◆ Task instructions ◆
From the data that follows, print exactly the lines starting at the one containing "Recreate this object" and ending at the one containing "STOP_GAP = 1.5"; include both of them and nothing more.

◆ Data for this exercise ◆
## Begin

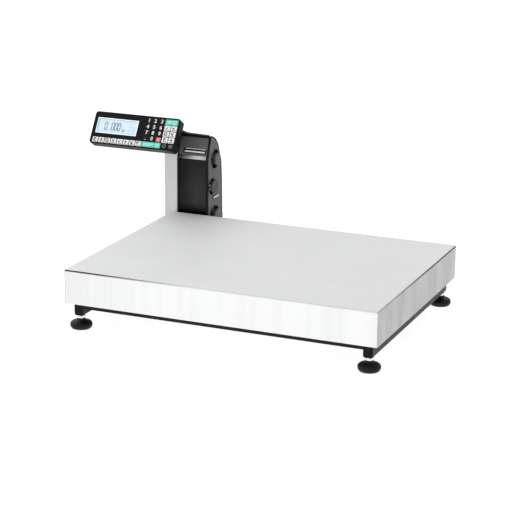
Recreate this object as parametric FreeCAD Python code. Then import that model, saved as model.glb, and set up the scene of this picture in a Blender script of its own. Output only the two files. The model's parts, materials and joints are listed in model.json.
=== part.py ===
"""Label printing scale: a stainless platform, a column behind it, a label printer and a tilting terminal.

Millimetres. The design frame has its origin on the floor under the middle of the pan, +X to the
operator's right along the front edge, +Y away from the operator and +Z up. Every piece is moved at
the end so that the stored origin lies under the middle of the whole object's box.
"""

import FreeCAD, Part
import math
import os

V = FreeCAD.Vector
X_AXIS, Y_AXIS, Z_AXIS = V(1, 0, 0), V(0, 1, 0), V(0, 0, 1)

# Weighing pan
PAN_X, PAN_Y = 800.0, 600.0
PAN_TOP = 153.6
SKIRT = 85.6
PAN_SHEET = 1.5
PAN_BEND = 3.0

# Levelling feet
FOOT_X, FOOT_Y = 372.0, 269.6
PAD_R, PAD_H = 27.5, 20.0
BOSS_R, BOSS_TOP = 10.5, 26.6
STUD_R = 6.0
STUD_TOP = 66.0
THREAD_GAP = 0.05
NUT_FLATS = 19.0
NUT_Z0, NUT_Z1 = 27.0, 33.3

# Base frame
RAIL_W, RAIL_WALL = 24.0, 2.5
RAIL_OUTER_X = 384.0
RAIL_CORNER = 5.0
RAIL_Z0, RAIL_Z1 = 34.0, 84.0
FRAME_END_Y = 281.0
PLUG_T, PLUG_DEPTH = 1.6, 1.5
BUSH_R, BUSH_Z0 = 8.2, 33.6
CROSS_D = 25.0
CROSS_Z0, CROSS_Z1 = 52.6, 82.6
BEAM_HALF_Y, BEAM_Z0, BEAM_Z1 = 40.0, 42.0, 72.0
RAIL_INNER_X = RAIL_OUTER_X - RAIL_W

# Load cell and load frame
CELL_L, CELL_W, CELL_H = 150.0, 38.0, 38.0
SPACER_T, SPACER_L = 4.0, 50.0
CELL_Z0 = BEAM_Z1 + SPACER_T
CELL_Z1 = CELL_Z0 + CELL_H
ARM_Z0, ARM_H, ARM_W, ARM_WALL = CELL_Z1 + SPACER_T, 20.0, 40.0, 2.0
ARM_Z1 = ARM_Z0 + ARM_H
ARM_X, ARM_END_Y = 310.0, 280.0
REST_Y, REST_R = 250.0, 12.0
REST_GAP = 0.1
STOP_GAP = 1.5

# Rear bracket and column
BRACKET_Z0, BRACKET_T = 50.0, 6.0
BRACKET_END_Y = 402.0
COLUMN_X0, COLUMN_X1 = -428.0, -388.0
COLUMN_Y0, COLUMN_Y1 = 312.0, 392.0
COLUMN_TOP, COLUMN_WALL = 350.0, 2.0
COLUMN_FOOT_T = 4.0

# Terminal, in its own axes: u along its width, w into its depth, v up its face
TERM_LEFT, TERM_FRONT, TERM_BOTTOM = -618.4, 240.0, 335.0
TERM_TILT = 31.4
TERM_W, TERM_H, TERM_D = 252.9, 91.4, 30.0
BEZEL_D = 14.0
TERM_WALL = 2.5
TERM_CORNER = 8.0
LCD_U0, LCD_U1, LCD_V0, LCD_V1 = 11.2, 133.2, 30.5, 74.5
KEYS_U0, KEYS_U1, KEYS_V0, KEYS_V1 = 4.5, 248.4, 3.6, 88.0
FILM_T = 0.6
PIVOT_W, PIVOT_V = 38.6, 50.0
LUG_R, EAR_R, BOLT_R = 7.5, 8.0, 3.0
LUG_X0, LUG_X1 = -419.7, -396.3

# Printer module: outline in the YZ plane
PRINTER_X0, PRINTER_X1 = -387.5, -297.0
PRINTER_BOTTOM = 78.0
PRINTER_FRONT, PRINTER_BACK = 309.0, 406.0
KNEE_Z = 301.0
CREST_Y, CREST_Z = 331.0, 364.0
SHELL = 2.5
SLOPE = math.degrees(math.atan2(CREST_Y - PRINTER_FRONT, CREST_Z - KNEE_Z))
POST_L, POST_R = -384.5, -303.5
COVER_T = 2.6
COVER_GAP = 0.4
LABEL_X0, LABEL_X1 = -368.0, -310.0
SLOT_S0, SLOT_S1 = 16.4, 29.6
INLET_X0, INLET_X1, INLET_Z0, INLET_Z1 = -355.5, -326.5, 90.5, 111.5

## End
## Begin

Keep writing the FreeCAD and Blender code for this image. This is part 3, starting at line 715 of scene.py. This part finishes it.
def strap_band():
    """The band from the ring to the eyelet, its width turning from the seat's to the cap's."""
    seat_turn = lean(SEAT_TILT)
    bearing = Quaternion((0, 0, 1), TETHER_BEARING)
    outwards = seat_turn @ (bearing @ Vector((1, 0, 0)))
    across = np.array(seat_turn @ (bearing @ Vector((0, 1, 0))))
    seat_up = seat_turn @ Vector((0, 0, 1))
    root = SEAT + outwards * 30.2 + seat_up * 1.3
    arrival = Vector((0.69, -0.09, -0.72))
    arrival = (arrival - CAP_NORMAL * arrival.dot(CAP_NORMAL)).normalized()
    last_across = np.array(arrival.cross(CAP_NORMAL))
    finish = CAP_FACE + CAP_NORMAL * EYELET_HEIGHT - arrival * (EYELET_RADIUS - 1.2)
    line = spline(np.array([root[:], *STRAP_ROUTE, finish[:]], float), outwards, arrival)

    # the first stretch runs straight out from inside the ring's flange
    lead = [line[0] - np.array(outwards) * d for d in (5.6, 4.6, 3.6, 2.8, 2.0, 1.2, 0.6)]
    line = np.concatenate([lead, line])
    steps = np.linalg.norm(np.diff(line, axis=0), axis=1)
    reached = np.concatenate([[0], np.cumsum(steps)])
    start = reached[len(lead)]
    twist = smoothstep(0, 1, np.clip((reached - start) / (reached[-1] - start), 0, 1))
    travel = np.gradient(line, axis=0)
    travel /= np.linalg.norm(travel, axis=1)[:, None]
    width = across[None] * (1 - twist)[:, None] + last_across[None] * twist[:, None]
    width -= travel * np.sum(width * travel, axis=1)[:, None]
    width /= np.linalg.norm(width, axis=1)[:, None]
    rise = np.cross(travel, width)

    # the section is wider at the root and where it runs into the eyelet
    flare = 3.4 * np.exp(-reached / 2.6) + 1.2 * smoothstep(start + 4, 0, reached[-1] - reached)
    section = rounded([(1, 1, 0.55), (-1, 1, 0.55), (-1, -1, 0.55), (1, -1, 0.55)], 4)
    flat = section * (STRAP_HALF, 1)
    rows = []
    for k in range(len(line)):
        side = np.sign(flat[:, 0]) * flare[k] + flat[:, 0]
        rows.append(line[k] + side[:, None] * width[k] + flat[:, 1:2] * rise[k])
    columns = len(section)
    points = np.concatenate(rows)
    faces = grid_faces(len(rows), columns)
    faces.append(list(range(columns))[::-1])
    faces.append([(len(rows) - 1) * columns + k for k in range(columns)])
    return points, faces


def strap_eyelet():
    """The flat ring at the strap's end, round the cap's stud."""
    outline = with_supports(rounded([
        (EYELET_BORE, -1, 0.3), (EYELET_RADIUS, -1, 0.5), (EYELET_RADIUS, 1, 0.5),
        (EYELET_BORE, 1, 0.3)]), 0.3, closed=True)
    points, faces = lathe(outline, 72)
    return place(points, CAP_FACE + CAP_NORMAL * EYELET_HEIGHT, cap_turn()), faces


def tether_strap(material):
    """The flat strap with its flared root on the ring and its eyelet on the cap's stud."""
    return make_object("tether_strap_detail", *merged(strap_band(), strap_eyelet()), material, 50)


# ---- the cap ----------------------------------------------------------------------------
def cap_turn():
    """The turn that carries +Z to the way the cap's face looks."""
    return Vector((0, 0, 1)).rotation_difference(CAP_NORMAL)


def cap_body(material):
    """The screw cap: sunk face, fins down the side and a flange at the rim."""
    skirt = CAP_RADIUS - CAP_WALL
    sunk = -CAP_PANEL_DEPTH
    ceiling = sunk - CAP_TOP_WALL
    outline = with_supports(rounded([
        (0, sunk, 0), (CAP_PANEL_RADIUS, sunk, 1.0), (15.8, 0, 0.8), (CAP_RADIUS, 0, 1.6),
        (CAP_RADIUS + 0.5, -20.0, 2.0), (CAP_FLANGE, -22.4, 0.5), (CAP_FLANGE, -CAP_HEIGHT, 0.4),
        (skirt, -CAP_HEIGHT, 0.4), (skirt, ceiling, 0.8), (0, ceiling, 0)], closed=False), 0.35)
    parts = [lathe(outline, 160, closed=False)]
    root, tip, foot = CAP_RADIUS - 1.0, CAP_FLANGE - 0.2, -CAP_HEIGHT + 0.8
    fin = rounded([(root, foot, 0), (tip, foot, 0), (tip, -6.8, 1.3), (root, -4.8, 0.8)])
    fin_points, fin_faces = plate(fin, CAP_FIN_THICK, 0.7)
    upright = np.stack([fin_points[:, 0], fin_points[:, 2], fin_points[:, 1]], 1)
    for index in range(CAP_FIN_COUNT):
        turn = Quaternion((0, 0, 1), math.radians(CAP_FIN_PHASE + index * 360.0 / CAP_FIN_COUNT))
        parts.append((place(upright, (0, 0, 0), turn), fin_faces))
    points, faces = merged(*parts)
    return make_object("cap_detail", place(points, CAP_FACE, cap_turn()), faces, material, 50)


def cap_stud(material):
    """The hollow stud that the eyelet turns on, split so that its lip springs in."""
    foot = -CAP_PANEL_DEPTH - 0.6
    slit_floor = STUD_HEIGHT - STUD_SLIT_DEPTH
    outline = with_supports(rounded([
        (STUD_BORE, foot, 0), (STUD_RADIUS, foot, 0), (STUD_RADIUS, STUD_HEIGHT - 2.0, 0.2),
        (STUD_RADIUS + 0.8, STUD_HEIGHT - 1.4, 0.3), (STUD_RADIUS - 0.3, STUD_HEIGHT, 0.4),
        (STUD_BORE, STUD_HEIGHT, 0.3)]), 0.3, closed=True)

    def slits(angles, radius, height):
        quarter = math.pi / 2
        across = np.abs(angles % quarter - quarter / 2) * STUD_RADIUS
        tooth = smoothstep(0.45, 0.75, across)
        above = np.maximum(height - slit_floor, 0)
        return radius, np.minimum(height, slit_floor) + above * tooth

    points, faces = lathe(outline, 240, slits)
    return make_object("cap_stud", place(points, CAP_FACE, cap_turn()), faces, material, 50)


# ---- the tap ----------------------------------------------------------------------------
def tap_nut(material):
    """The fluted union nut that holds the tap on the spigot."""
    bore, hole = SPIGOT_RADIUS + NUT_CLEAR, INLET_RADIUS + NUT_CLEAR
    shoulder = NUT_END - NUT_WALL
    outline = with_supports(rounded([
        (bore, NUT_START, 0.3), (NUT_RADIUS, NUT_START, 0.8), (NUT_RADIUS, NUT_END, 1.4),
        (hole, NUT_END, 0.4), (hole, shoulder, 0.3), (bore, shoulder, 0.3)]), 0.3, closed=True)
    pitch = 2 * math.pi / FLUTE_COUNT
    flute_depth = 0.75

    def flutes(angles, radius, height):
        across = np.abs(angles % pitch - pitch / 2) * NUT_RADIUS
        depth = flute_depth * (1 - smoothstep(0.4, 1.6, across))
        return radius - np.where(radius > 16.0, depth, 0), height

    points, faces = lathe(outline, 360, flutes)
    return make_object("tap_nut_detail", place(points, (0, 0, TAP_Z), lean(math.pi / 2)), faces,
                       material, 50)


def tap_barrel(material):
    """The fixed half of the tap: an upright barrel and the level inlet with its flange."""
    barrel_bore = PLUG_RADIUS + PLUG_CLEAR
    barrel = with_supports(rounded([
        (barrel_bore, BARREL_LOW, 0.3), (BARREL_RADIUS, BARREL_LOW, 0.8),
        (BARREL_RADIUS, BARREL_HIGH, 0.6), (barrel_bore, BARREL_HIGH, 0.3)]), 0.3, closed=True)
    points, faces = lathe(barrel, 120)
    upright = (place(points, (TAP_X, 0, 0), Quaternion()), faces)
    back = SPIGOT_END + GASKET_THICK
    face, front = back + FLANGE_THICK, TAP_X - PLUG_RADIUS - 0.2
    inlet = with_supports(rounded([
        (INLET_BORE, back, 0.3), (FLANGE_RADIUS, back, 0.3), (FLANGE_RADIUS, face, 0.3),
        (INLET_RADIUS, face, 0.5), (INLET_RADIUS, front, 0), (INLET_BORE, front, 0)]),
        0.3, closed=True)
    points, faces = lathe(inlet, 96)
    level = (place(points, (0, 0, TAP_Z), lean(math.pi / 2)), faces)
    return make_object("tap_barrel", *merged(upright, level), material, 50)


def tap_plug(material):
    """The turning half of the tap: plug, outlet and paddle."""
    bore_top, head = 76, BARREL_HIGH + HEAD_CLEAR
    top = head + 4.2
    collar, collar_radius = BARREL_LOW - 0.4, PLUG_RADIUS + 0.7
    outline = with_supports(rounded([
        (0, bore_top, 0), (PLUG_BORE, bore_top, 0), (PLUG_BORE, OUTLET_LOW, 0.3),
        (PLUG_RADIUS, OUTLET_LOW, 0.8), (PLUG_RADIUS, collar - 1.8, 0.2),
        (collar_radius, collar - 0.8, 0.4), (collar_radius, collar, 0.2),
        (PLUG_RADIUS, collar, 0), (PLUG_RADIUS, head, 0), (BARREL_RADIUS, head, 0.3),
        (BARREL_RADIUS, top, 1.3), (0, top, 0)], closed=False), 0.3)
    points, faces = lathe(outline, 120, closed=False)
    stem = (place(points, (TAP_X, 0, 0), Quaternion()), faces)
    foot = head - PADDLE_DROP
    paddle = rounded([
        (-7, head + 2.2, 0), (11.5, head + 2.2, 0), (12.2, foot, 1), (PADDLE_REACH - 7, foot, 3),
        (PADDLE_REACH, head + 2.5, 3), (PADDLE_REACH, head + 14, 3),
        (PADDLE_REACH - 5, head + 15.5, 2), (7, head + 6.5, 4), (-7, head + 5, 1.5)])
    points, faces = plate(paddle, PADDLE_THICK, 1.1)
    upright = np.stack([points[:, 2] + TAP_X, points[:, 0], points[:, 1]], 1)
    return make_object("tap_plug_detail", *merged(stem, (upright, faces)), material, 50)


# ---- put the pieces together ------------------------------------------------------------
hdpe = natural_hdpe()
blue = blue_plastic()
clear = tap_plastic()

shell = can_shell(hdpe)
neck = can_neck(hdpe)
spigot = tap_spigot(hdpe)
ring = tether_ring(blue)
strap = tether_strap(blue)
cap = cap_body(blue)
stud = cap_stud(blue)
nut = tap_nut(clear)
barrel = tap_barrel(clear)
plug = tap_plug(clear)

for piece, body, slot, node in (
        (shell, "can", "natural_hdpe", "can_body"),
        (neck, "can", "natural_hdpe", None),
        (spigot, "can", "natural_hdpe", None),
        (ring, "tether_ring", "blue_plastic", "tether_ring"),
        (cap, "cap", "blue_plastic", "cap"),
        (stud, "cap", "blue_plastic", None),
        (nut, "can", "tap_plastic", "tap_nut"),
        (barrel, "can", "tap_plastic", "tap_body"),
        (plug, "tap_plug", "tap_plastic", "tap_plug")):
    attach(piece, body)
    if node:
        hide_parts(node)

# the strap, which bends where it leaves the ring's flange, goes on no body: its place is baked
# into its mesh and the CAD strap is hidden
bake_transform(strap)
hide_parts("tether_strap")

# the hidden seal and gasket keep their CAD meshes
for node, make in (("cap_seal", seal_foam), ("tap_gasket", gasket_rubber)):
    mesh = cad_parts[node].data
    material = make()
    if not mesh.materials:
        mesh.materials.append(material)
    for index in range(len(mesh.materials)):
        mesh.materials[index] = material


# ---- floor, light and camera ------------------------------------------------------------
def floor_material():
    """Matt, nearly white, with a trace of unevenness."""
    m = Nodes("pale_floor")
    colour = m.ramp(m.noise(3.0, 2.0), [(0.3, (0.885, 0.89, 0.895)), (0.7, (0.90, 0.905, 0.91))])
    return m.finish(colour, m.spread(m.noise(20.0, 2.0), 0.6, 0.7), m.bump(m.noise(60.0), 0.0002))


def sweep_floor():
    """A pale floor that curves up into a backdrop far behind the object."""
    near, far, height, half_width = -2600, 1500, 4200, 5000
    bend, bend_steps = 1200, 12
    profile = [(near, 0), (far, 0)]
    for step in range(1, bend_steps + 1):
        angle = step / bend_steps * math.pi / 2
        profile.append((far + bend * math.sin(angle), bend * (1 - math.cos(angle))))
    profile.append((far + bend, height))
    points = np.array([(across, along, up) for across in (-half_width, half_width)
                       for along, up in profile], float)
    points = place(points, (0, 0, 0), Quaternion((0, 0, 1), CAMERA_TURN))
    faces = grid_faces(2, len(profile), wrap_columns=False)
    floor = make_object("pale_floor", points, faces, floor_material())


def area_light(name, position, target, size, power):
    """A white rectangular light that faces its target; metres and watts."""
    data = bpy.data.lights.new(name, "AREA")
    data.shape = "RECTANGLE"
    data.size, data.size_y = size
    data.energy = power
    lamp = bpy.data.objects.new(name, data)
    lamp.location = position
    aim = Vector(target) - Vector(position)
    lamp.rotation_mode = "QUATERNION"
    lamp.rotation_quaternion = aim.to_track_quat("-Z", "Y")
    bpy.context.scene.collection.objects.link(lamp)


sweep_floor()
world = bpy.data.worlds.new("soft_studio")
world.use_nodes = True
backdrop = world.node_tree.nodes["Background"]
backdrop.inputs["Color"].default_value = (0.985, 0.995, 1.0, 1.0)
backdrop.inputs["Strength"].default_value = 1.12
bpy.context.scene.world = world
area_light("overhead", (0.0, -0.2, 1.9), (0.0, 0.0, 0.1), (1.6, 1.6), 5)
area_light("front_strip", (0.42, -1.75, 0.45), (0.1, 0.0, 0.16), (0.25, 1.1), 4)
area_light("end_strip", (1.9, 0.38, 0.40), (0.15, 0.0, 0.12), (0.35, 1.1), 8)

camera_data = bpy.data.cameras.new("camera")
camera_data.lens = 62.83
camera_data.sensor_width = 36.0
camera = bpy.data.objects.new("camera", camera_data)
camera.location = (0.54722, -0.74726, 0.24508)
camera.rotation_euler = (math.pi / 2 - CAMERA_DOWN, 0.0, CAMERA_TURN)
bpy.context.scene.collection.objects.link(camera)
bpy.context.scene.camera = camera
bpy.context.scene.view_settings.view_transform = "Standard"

## End
## Begin

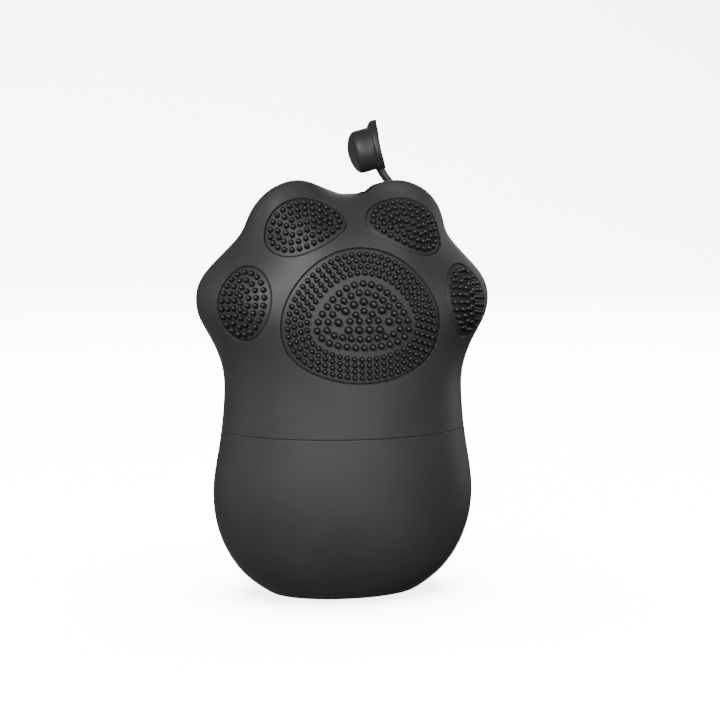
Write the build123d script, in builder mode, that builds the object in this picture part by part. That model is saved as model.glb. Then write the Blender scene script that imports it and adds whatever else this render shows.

## End

◆ Exercise response ◆
Recreate this object as parametric FreeCAD Python code. Then import that model, saved as model.glb, and set up the scene of this picture in a Blender script of its own. Output only the two files. The model's parts, materials and joints are listed in model.json.
=== part.py ===
"""Label printing scale: a stainless platform, a column behind it, a label printer and a tilting terminal.

Millimetres. The design frame has its origin on the floor under the middle of the pan, +X to the
operator's right along the front edge, +Y away from the operator and +Z up. Every piece is moved at
the end so that the stored origin lies under the middle of the whole object's box.
"""

import FreeCAD, Part
import math
import os

V = FreeCAD.Vector
X_AXIS, Y_AXIS, Z_AXIS = V(1, 0, 0), V(0, 1, 0), V(0, 0, 1)

# Weighing pan
PAN_X, PAN_Y = 800.0, 600.0
PAN_TOP = 153.6
SKIRT = 85.6
PAN_SHEET = 1.5
PAN_BEND = 3.0

# Levelling feet
FOOT_X, FOOT_Y = 372.0, 269.6
PAD_R, PAD_H = 27.5, 20.0
BOSS_R, BOSS_TOP = 10.5, 26.6
STUD_R = 6.0
STUD_TOP = 66.0
THREAD_GAP = 0.05
NUT_FLATS = 19.0
NUT_Z0, NUT_Z1 = 27.0, 33.3

# Base frame
RAIL_W, RAIL_WALL = 24.0, 2.5
RAIL_OUTER_X = 384.0
RAIL_CORNER = 5.0
RAIL_Z0, RAIL_Z1 = 34.0, 84.0
FRAME_END_Y = 281.0
PLUG_T, PLUG_DEPTH = 1.6, 1.5
BUSH_R, BUSH_Z0 = 8.2, 33.6
CROSS_D = 25.0
CROSS_Z0, CROSS_Z1 = 52.6, 82.6
BEAM_HALF_Y, BEAM_Z0, BEAM_Z1 = 40.0, 42.0, 72.0
RAIL_INNER_X = RAIL_OUTER_X - RAIL_W

# Load cell and load frame
CELL_L, CELL_W, CELL_H = 150.0, 38.0, 38.0
SPACER_T, SPACER_L = 4.0, 50.0
CELL_Z0 = BEAM_Z1 + SPACER_T
CELL_Z1 = CELL_Z0 + CELL_H
ARM_Z0, ARM_H, ARM_W, ARM_WALL = CELL_Z1 + SPACER_T, 20.0, 40.0, 2.0
ARM_Z1 = ARM_Z0 + ARM_H
ARM_X, ARM_END_Y = 310.0, 280.0
REST_Y, REST_R = 250.0, 12.0
REST_GAP = 0.1
STOP_GAP = 1.5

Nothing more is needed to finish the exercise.